Optimized Venturi-Ejector Adsorption Mechanism for Underwater Inspection Robots: Design, Simulation, and Field Testing

Stable adhesion on non-magnetic, steep, and irregular underwater surfaces (e.g., concrete dams with cracks or biofilms) remains a challenge for inspection robots. This study proposes a Venturi-ejector composite suction cup synergizing a rigid base with a dual-layer EPDM sponge seal (closed-cell + open-cell) for adaptive conformability. This design enables high-efficiency negative-pressure generation through hydrodynamic entrainment, overcoming limitations of traditional adsorption methods. Theoretical modeling established the quantitative relationship between adsorption force (F) and key parameters (nozzle/throat diameters, suction cup radius).
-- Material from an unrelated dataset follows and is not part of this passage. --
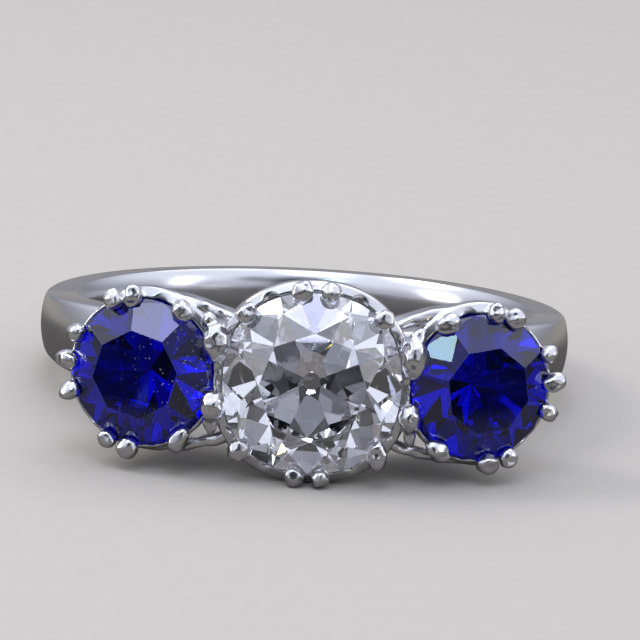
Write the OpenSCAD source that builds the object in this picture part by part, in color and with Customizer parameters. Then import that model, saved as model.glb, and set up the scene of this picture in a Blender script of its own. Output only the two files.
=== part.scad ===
// Three stone ring: a plain band whose head holds an old cut centre stone
// between two round side stones, each in a coronet collet with rounded claws.
// It lies on its side on Z = 0, with its head toward -Y.

/* [Finger hole and band] */
// Diameter of the finger hole
finger_hole_d = 16.8; // [15:0.1:19]
// Thickness of the band at the back
band_back_t = 1.25; // [1:0.05:1.6]
// How much thicker the band is under the head than at the back
band_head_extra = 0.6; // [0.3:0.05:0.8]
// Width of the band at the back
band_w = 2; // [1.6:0.1:2.6]
// Width of the band under the head
shoulder_w = 3; // [2.6:0.1:3.4]
// Height of the dome on the outer face, across the width under the head
band_dome = 0.35; // [0.2:0.05:0.45]
// Bevel on the two edges of the finger hole
band_edge = 0.12; // [0.06:0.01:0.18]

/* [Centre stone] */
// Width of the centre stone along the row of stones
diamond_w = 6.3; // [5.6:0.1:6.8]
// Width of the centre stone across the row of stones
diamond_l = 6.4; // [5.6:0.1:6.8]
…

CFD simulations revealed optimal adsorption at a nozzle diameter of 4.4 mm and throat diameter of 5.8 mm, achieving a peak simulated F of 520 N. Experiments demonstrated a maximum F of 403.1 N at 88.9 W power. The composite seal significantly reduced leakage on high-roughness surfaces (Ra≥6 mm) compared to single-layer designs. Integrated into an inspection robot, the system provided stable adhesion (>600 N per single adsorption device) on vertical walls and reliable operation under real-world conditions at Balnetan Dam, enabling mechanical-arm-assisted maintenance.